Mapping annual irrigation extent at 30-m resolution across the United States, 1997-2017

Improved nationwide understanding of the spatiotemporal trends in irrigated croplands is urgently needed to improve assessment and monitoring of water resources and help navigate rising challenges related to regional and local water scarcity, increasing demands of agricultural production, and environmental sustainability. Despite the urgent need, substantial gaps in our understanding of the spatial and temporal distribution of irrigated agriculture and crop water use remain, hindering efforts to precisely estimate agricultural water use. We addressed this data gap by extending our recently developed methodology to generate annual 30-meter resolution datasets of irrigated agricultural extent across the conterminous U.S. for each year in 1997-2017. To map annual irrigation distribution, the entire period was divided into two eras: USDA NASS census years (i.e., 1997, 2002, 2007, 2012, and 2017) and other years.
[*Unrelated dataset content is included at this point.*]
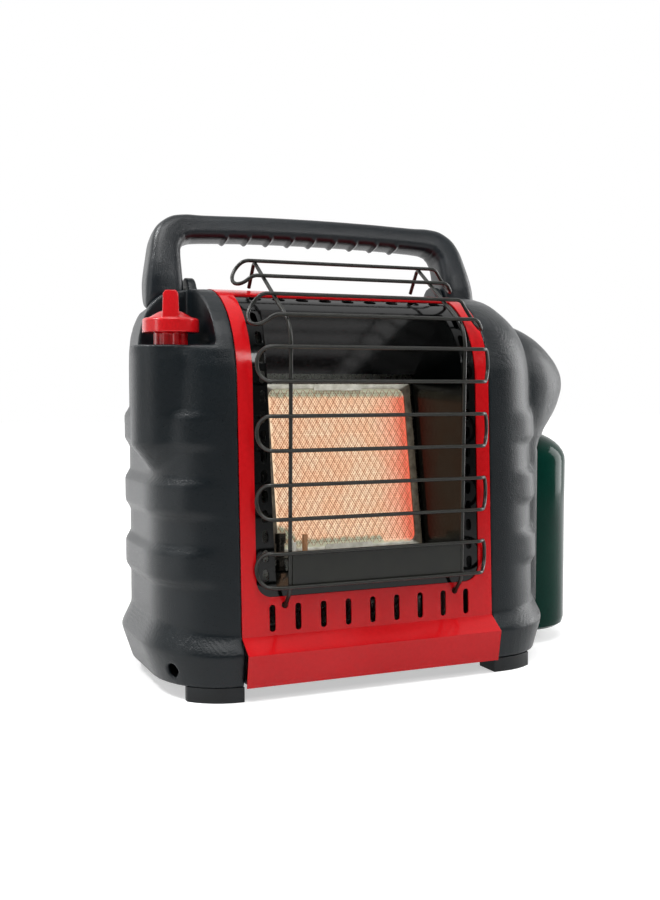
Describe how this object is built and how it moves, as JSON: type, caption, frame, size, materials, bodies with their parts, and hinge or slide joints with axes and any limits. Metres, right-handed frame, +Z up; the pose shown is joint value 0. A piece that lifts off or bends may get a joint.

For the census years, we derived two sets of training data; the first (automatically generated based on vegetation greenness) was used in the western U.S., while the second dataset (manually collected via visual interpretation of very high-resolution imagery) emphasized coverage of the more humid eastern U.S. These census-year samples were then temporally extended to provide annual training data for the full study period. The input variables for irrigation vs. non-irrigation classification consisted of remote sensing features, climate variables, and soil texture. Our evaluation for the 2012 irrigation map had an overall accuracy of ~90% at the aquifer level, which provides a significant improvement over previous datasets. Initial results of mapping annual irrigation extent and its changes over time in the Ogallala Aquifer for the period of 2000-2017 also produced irrigation estimates consistent to USDA-NASS county-level census statistics, suggesting the approach holds promise for characterizing broad-scale trends in irrigation while also capturing critical fine-scale details in spatial and temporal dynamics. The preliminary results revealed overall increasing levels of irrigation over the Ogallala Aquifer for 2000-2017, primarily introduced for expanded production of corn and soybeans, although many more-localized trends and patterns exist throughout the region and nationwide.